§ YOUR TASK
Exactly repeat the lines starting at the one that holds "case_head_seat, 1, case_screw_length)" and ending at the one that holds "if obj.type not". Both end lines count; leave out everything else.

>>

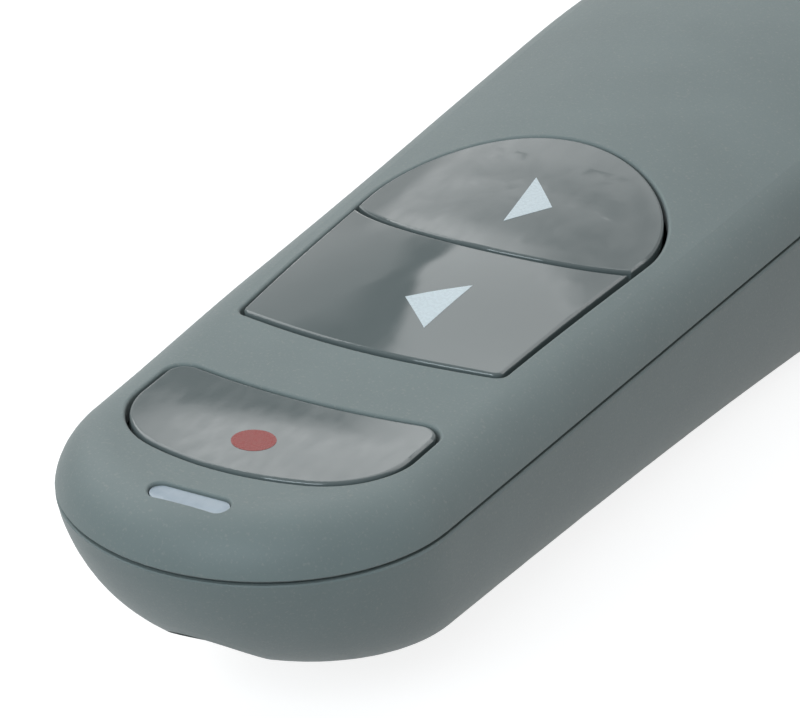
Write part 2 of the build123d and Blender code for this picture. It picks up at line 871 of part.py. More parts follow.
def contact_spring(x, start):
    """One coil spring along Y."""
    with BuildPart() as spring:
        height = spring_length - 2 * spring_wire_radius
        with BuildLine() as coil:
            Helix(
                pitch=height / spring_turns,
                height=height,
                radius=spring_radius,
                center=(x, start + spring_wire_radius, cell_level),
                direction=(0, 1, 0),
            )
        wire = coil.line
        with BuildSketch(Plane(origin=wire @ 0, z_dir=wire % 0)):
            Circle(spring_wire_radius)
        sweep()
    return spring.part


battery("battery_one", -cell_spacing / 2, bay_start + plate_thickness, -1)
battery("battery_two", cell_spacing / 2, bay_start + plate_thickness + spring_length, 1)

rear_spring = contact_spring(-cell_spacing / 2, bay_finish - plate_thickness - spring_length)
front_spring = contact_spring(cell_spacing / 2, bay_start + plate_thickness)
with BuildPart() as battery_springs:
    add(rear_spring)
    add(front_spring)
finish(battery_springs, "battery_springs")

with BuildPart() as battery_plates:
    for start in (bay_start, bay_finish - plate_thickness):
        with BuildSketch(Plane.XZ.offset(-start)):
            with Locations((0, cell_level)):
                with GridLocations(cell_spacing, 0, 2, 1):
                    Rectangle(plate_size, plate_size)
        extrude(amount=-plate_thickness)
finish(battery_plates, "battery_plates")

# ---------------------------------------------------------------- board and what is on it
with BuildPart() as circuit_board:
    with BuildSketch(Plane.XY.offset(board_bottom)):
        add(case_belt(board_margin))
        with Locations((0, place(board_end) + case_length / 2)):
            Rectangle(full_width, case_length, mode=Mode.SUBTRACT)
        with Locations((0, front_screw_y)):
            Circle(case_boss_radius + seat_gap, mode=Mode.SUBTRACT)
        with Locations(*board_screws):
            Circle(screw_radius + screw_clearance, mode=Mode.SUBTRACT)
    extrude(amount=board_thickness)
finish(circuit_board, "circuit_board")


def tactile_switch(name, distance):
    """A square switch body on the board, with a bore for its plunger."""
    with BuildPart() as body:
        with BuildSketch(Plane.XY.offset(board_top)):
            with Locations((0, place(distance))):
                RectangleRounded(switch_size, switch_size, switch_edge_radius)
        extrude(amount=switch_height)
        with BuildSketch(Plane.XY.offset(board_top + switch_height)):
            with Locations((0, place(distance))):
                Circle(plunger_radius + running_clearance)
        extrude(amount=-plunger_bore_depth, mode=Mode.SUBTRACT)
    finish(body, name + "_switch")
    with BuildPart() as plunger:
        with BuildSketch(Plane.XY.offset(plunger_top)):
            with Locations((0, place(distance))):
                Circle(plunger_radius)
        extrude(amount=-plunger_length)
    finish(plunger, name + "_plunger")


tactile_switch("laser", laser_switch_distance)
tactile_switch("next", next_switch_distance)
tactile_switch("previous", previous_switch_distance)


def board_chip(name, size, chip_place):
    """A rectangular part that lies on the board."""
    with BuildPart() as chip:
        with BuildSketch(Plane.XY.offset(board_top)):
            with Locations((chip_place[0], place(chip_place[1]))):
                Rectangle(size[0], size[1])
        extrude(amount=size[2])
    finish(chip, name)


board_chip("microcontroller", controller_size, controller_place)
board_chip("radio_chip", radio_size, radio_place)
board_chip("crystal_can", crystal_size, crystal_place)
board_chip("antenna", antenna_size, antenna_place)
board_chip("status_light", light_size, (0, window_distance))

# ---------------------------------------------------------------- light window
window_surface = top_form(0.0, -window_recess, top_edge_radius)
flange_top = face - wall - window_flange_drop
with BuildPart() as light_pipe:
    with BuildSketch(Plane.XY.offset(flange_top)):
        with Locations((0, window_y)):
            SlotOverall(window_length - 2 * window_clearance, window_width - 2 * window_clearance)
    extrude(amount=above_all - flange_top)
    add(window_surface, mode=Mode.INTERSECT)
    with BuildSketch(Plane.XY.offset(flange_top - window_flange_height)):
        with Locations((0, window_y)):
            SlotOverall(window_length + 2 * window_flange, window_width + 2 * window_flange)
    extrude(amount=window_flange_height)
    stem_bottom = board_top + light_size[2] + window_clearance
    with BuildSketch(Plane.XY.offset(stem_bottom)):
        with Locations((0, window_y)):
            Rectangle(window_stem_width, window_width)
    extrude(amount=flange_top - stem_bottom)
finish(light_pipe, "light_pipe")

# ---------------------------------------------------------------- power switch
knob_y = power_y - power_travel / 2
with BuildPart() as power_knob:
    with BuildSketch(Plane.XY.offset(power_knob_recess)):
        with Locations((0, knob_y)):
            Rectangle(power_knob_width, power_knob_length)
    extrude(amount=floor + slide_clearance - power_knob_recess)
    with BuildSketch(Plane.XY.offset(floor + slide_clearance)):
        with Locations((0, knob_y)):
            Rectangle(power_flange_width, power_flange_length)
    extrude(amount=power_flange_height)
    with BuildSketch(Plane.XY.offset(power_knob_recess)):
        with Locations((0, knob_y)):
            with GridLocations(0, power_rib_pitch, 1, power_rib_count):
                Rectangle(power_knob_width, power_rib_width)
    extrude(amount=power_rib_depth, mode=Mode.SUBTRACT)
finish(power_knob, "power_knob")

with BuildPart() as power_switch:
    with BuildSketch(Plane.XY.offset(power_rail_top)):
        with Locations((0, power_y)):
            Rectangle(power_body_size[0], power_body_size[1])
    extrude(amount=power_body_size[2])
finish(power_switch, "power_switch")


# ---------------------------------------------------------------- screws
def screws(name, places, head_seat, way, length):
    """Round-headed screws with a hexagon socket, pointing up for 1 and down for -1."""
    plane = Plane(origin=(0, 0, head_seat), x_dir=(1, 0, 0), z_dir=(0, 0, way))
    spots = [(x, way * y) for x, y in places]
    with BuildPart() as group:
        with BuildSketch(plane):
            with Locations(*spots):
                Circle(screw_radius)
        extrude(amount=length)
        with BuildSketch(plane):
            with Locations(*spots):
                Circle(screw_head_radius)
        extrude(amount=-screw_head_height)
        with BuildSketch(plane.offset(-screw_head_height)):
            with Locations(*spots):
                RegularPolygon(screw_slot_radius, 6)
        extrude(amount=screw_slot_depth, mode=Mode.SUBTRACT)
    finish(group, name)


screws("case_screws", [(0, front_screw_y), (0, rear_screw_y)], case_head_seat, 1, case_screw_length)
screws("board_screws", board_screws, board_top, -1, board_screw_length)
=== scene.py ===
"""Looks of a wireless presentation clicker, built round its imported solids.

The file is laid out like a Blender add-on: settings, one operator for each group of pieces,
one panel that lists them, and a main function that calls the operators in order.
Lengths are in metres and in the frame of the solids: X across, +Y from nose to tail, +Z up.
"""

import math

import bmesh
import bpy
from bpy.props import FloatProperty, FloatVectorProperty, PointerProperty
from mathutils import Matrix, Vector
from mathutils.bvhtree import BVHTree


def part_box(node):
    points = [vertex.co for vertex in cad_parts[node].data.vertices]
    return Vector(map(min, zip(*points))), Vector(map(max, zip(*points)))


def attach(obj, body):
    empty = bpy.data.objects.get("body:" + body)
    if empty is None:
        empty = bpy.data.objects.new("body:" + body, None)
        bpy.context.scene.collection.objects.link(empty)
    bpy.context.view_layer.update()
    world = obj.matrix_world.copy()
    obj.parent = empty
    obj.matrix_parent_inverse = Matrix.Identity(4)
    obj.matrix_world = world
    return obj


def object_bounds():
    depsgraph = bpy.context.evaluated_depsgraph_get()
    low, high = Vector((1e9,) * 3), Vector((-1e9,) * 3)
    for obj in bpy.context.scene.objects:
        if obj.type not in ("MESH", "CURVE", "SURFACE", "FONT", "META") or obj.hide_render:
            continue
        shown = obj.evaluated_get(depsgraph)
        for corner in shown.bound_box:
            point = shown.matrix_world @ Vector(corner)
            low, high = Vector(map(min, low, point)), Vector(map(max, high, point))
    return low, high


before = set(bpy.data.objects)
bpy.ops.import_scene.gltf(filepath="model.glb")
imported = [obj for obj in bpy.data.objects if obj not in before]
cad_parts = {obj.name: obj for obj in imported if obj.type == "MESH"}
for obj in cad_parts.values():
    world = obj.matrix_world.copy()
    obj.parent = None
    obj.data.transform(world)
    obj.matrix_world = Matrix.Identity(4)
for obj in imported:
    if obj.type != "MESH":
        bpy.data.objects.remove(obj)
cad_low, cad_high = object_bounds()

bl_info = {
    "name": "Presentation clicker looks",
    "version": (1, 0, 0),
    "blender": (4, 5, 0),
    "location": "View3D > Sidebar > Clicker",
    "description": "Finishes, printed marks, studio and camera for a wireless presentation clicker",
    "category": "Object",
}

MM = 0.001

# Where the camera stands and what it holds in view: angles in degrees, lengths in millimetres, the rest in pixels.
CAMERA_TURN, CAMERA_RISE, CAMERA_DISTANCE = 28.815, 27.407, 600.0
FOCAL_LENGTH, FRAME_WIDTH, FRAME_HEIGHT = 7500.0, 800.0, 718.0
SIGHTED_POINT, SIGHTED_PIXEL = Vector((0.0, -46.86, 24.175)), (253.8, 439.2)

# The printed marks in plan, in millimetres.
DOT_CENTRE, DOT_CORNERS = (-0.12, -46.66), 48
NEXT_ARROW = [(0.03, -21.76), (3.61, -25.06), (4.15, -17.66)]
PREVIOUS_ARROW = [(-0.18, 1.74), (1.2, -6.76), (3.48, -2.31)]

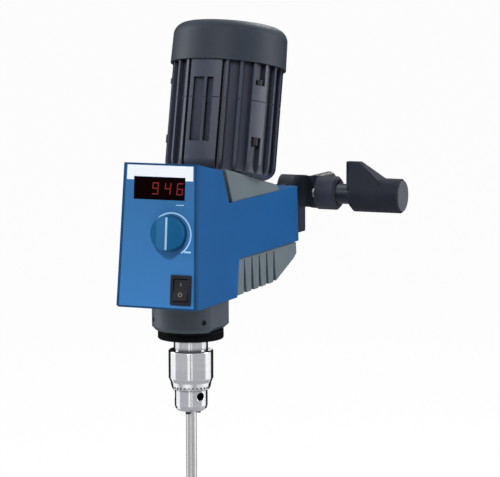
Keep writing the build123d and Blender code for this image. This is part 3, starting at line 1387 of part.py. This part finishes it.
wing_reach = hypot(WING_HALF, WING_TOP)
tangent = atan2(WING_TOP, WING_HALF) - acos(KNOB_R / wing_reach)
wing_y = KNOB_R * cos(tangent)
wing_z = KNOB_R * sin(tangent)
wing_foot = SHOULDER_R + SEAT
with BuildPart() as knob_wing:
    with BuildSketch(across(GRIP_LEFT, ROD_REACH, JAW_HEIGHT)):
        Polygon(
            (-WING_HALF, WING_TOP),
            (WING_HALF, WING_TOP),
            (wing_y, wing_z),
            (0, 0),
            (-wing_y, wing_z),
            align=None,
        )
    extrude(amount=KNOB_LEFT + WING_LENGTH - GRIP_LEFT)
    with BuildSketch(across(KNOB_LEFT, ROD_REACH, JAW_HEIGHT)):
        with Locations((0, (wing_foot + WING_TOP) / 2)):
            Rectangle(2 * WING_HALF, WING_TOP - wing_foot)
    extrude(amount=GRIP_LEFT - KNOB_LEFT + 1)
    with BuildSketch(front.offset(-ROD_REACH)):
        Polygon(
            (KNOB_LEFT + 11, JAW_HEIGHT + WING_TOP),
            (KNOB_LEFT + WING_LENGTH + 1, JAW_HEIGHT + WING_TOP),
            (KNOB_LEFT + WING_LENGTH + 1, JAW_HEIGHT),
            (KNOB_LEFT + WING_LENGTH, JAW_HEIGHT + KNOB_R - 1),
            align=None,
        )
    extrude(amount=KNOB_R, both=True, mode=Mode.SUBTRACT)

with BuildPart() as rod_knob:
    with BuildSketch(across(GRIP_LEFT, ROD_REACH, JAW_HEIGHT)):
        Circle(KNOB_R)
    extrude(amount=KNOB_RIGHT - GRIP_LEFT)
    chamfer(rod_knob.edges().group_by(Axis.X)[0], length=3.5)
    chamfer(rod_knob.edges().group_by(Axis.X)[-1], length=1.0)
    add(knob_wing.part)
    with BuildSketch(across(KNOB_LEFT - 1, ROD_REACH, JAW_HEIGHT)):
        Circle(SCREW_R + SEAT)
    extrude(amount=21 + SEAT, mode=Mode.SUBTRACT)
rod_knob.part.label = "rod_knob"
export_step(rod_knob.part, "parts/rod_knob.step")

with BuildPart() as knob_end_cap:
    with BuildSketch(across(KNOB_RIGHT, ROD_REACH, JAW_HEIGHT)):
        Circle(KNOB_R - 1.6)
    extrude(amount=0.8)
knob_end_cap.part.label = "knob_end_cap"
export_step(knob_end_cap.part, "parts/knob_end_cap.step")

# ---- Arm screw, from below --------------------------------------------------------------------
ARM_PAD_LENGTH = 2.0
ARM_KNOB_TOP = 132.0
ARM_KNOB_HEIGHT = 20.0
ARM_KNOB_R = 11.0
arm_low = JAW_HEIGHT - ARM_D / 2

with BuildPart() as arm_pad:
    with BuildSketch(level(arm_low - RUN, ARM_COLLAR_Y)):
        Circle(SCREW_R - 0.2)
    extrude(amount=-ARM_PAD_LENGTH)
arm_pad.part.label = "arm_pad"
export_step(arm_pad.part, "parts/arm_pad.step")

with BuildPart() as arm_screw:
    with BuildSketch(level(arm_low - RUN - ARM_PAD_LENGTH, ARM_COLLAR_Y)):
        Circle(SCREW_R)
    extrude(amount=ARM_KNOB_TOP - 12 - arm_low + RUN + ARM_PAD_LENGTH)
arm_screw.part.label = "arm_screw"
export_step(arm_screw.part, "parts/arm_screw.step")

LOBE_COUNT = 6
with BuildPart() as arm_knob:
    with BuildSketch(level(ARM_KNOB_TOP, ARM_COLLAR_Y)):
        Circle(ARM_KNOB_R)
        with PolarLocations(ARM_KNOB_R + 2.5, LOBE_COUNT):
            Circle(4.2, mode=Mode.SUBTRACT)
    extrude(amount=-ARM_KNOB_HEIGHT)
    chamfer(arm_knob.faces().sort_by(Axis.Z)[0].edges(), length=1.0)
    with BuildSketch(level(ARM_KNOB_TOP, ARM_COLLAR_Y)):
        Circle(SCREW_R + SEAT)
    extrude(amount=-12 - SEAT, mode=Mode.SUBTRACT)
arm_knob.part.label = "arm_knob"
export_step(arm_knob.part, "parts/arm_knob.step")
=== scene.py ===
import json
import math

import bmesh
import bpy
from mathutils import Matrix, Vector


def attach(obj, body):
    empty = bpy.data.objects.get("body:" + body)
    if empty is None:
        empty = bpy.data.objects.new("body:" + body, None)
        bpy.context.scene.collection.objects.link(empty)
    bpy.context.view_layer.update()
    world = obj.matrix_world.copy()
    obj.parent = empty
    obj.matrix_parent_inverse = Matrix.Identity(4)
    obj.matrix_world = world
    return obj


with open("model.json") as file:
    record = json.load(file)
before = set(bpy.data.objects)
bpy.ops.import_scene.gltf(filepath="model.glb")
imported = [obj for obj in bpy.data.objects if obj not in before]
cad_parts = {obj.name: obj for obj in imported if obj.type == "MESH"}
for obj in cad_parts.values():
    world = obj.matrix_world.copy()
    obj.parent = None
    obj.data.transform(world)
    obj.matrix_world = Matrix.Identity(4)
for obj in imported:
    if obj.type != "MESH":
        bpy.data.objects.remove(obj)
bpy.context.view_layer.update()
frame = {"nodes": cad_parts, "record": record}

scene = bpy.context.scene
MM = 0.001


def rgb(red, green, blue):
    """Linear colour from 8-bit display values."""
    out = []
    for value in (red, green, blue):
        part = value / 255
        out.append(part / 12.92 if part <= 0.04045 else ((part + 0.055) / 1.055) ** 2.4)
    return (*out, 1.0)


# ---- Camera -------------------------------------------------------------------------------------
# Place, direction and roll were solved together with the object's size from the photograph.
CAMERA_PLACE = (0.74788, -1.87372, 0.21162)
CAMERA_FORWARD = (-0.38773, 0.91361, -0.12242)
CAMERA_ROLL = math.radians(-0.17)
CAMERA_LENS = 182.63
SENSOR_WIDTH = 36.0

camera_data = bpy.data.cameras.new("camera")
camera_data.sensor_width = SENSOR_WIDTH
camera_data.lens = CAMERA_LENS
camera_data.clip_start = 0.1
camera_data.clip_end = 120.0
camera = bpy.data.objects.new("camera", camera_data)
scene.collection.objects.link(camera)
scene.camera = camera
forward = Vector(CAMERA_FORWARD).normalized()
level_right = forward.cross(Vector((0, 0, 1))).normalized()
level_up = level_right.cross(forward)
right = level_right * math.cos(CAMERA_ROLL) + level_up * math.sin(CAMERA_ROLL)
up = level_up * math.cos(CAMERA_ROLL) - level_right * math.sin(CAMERA_ROLL)
facing = Matrix((right, up, -forward)).transposed()
camera.matrix_world = Matrix.Translation(CAMERA_PLACE) @ facing.to_4x4()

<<

§ OUTPUT FOR THIS TASK
screws("case_screws", [(0, front_screw_y), (0, rear_screw_y)], case_head_seat, 1, case_screw_length)
screws("board_screws", board_screws, board_top, -1, board_screw_length)
=== scene.py ===
"""Looks of a wireless presentation clicker, built round its imported solids.

The file is laid out like a Blender add-on: settings, one operator for each group of pieces,
one panel that lists them, and a main function that calls the operators in order.
Lengths are in metres and in the frame of the solids: X across, +Y from nose to tail, +Z up.
"""

import math

import bmesh
import bpy
from bpy.props import FloatProperty, FloatVectorProperty, PointerProperty
from mathutils import Matrix, Vector
from mathutils.bvhtree import BVHTree


def part_box(node):
    points = [vertex.co for vertex in cad_parts[node].data.vertices]
    return Vector(map(min, zip(*points))), Vector(map(max, zip(*points)))


def attach(obj, body):
    empty = bpy.data.objects.get("body:" + body)
    if empty is None:
        empty = bpy.data.objects.new("body:" + body, None)
        bpy.context.scene.collection.objects.link(empty)
    bpy.context.view_layer.update()
    world = obj.matrix_world.copy()
    obj.parent = empty
    obj.matrix_parent_inverse = Matrix.Identity(4)
    obj.matrix_world = world
    return obj


def object_bounds():
    depsgraph = bpy.context.evaluated_depsgraph_get()
    low, high = Vector((1e9,) * 3), Vector((-1e9,) * 3)
    for obj in bpy.context.scene.objects:
        if obj.type not in ("MESH", "CURVE", "SURFACE", "FONT", "META") or obj.hide_render:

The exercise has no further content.